TLC is digging into the controversy surrounding #RHOSLC’s Mary Cosby, and BOSSIP has an exclusive first look.

The network’s upcoming docuseries, The Cult Of The Real Housewife, delves into Cosby’s life beyond Bravo, focusing on the controversial church she shares with her husband/step-grandad, Robert Cosby Sr., and the questions that have swirled for years.
Premiering Thursday, Jan. 1, airing from 8–11 p.m. ET/PT on TLC, it promises to be investigative storytelling of biblical proportions.
The Cult Of The Real Housewife Exclusive Clip
In an exclusive clip from the docuseries, we see Mary Cosby being criticized by the Enoch family for her reaction to a 2021 tragedy.
In Season 2 of The Real Housewives of Salt Lake City, the church leader appeared to react casually to the death of 24-year-old Maikel A. Enoch. The young mother died after being ejected from a vehicle during a car crash, something Mary referenced on the show while speaking with Whitney Rose and her children.
When the children asked whether the church member was still alive, Mary responded, “No,” before shifting the conversation and saying she was “excited” to be there. (:35 mark)

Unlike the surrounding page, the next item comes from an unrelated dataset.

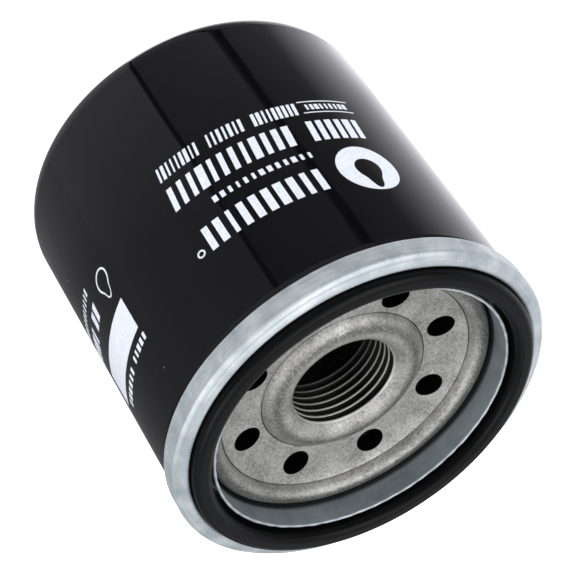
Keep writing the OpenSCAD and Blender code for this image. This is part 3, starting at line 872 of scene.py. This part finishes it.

Maikel’s dad said he was angry at the “miserable human being” for making light of the situation. “Now, that’s a Pastor? No sir, not at all.”


Other members of the family agree that Mary Cosby was in the wrong and question whether the housewife should be a church leader at all.
Take an exclusive look below.
More On The Cult Of The Real Housewife
TLC’s The Cult of the Real Housewife is a three-part docuseries that takes viewers from Bravo’s Real Housewives of Salt Lake City into what the network bills as a far more sobering sanctuary: the controversy surrounding Mary Cosby and Faith Temple Pentecostal Church.
The docuseries will premiere Thursday, Jan. 1, airing from 8–11 p.m. ET/PT on TLC, with all episodes streaming the next day on HBO Max and discovery+.
Billed as an investigative reckoning rather than reality-TV entertainment, The Cult of the Real Housewife traces Faith Temple’s rise from its holy beginnings under Rosemary “Mama” Cosby, Mary Cosby’s grandmother, to the church’s seismic shift following her death. What followed was a controversial transfer of power, Mary’s ascension to leadership, and her marriage to step-grandfather Robert Cosby Sr., which pushed the congregation into what the series frames as a new and deeply disputed era.
Across three episodes, the series gives the pulpit to former congregants who claim they were silenced for years. Longtime members, including the Enoch family, step forward alongside Cosby relatives, including Mary’s sister Denise Jefferson Odinaka and cousin Dan Cosby and his wife, Kim. Their testimonies are paired with analysis from investigative journalists, bloggers, and a cult expert who outlines what the docuseries describes as a familiar playbook of loyalty, control, and spiritual authority.
The series also features archival footage from Faith Temple’s early days and recordings of controversial sermons delivered by Mary and Robert Cosby Sr., pulling back the veil on what TLC calls “one of the most persistent mysteries surrounding the scandal:” how, despite years of allegations, accountability has remained elusive.
With The Cult of the Real Housewife, TLC continues its tradition of investigative storytelling in the spirit of Hillsong: A Megachurch Exposed, once again “examining the collision of power, belief, and people caught in between.”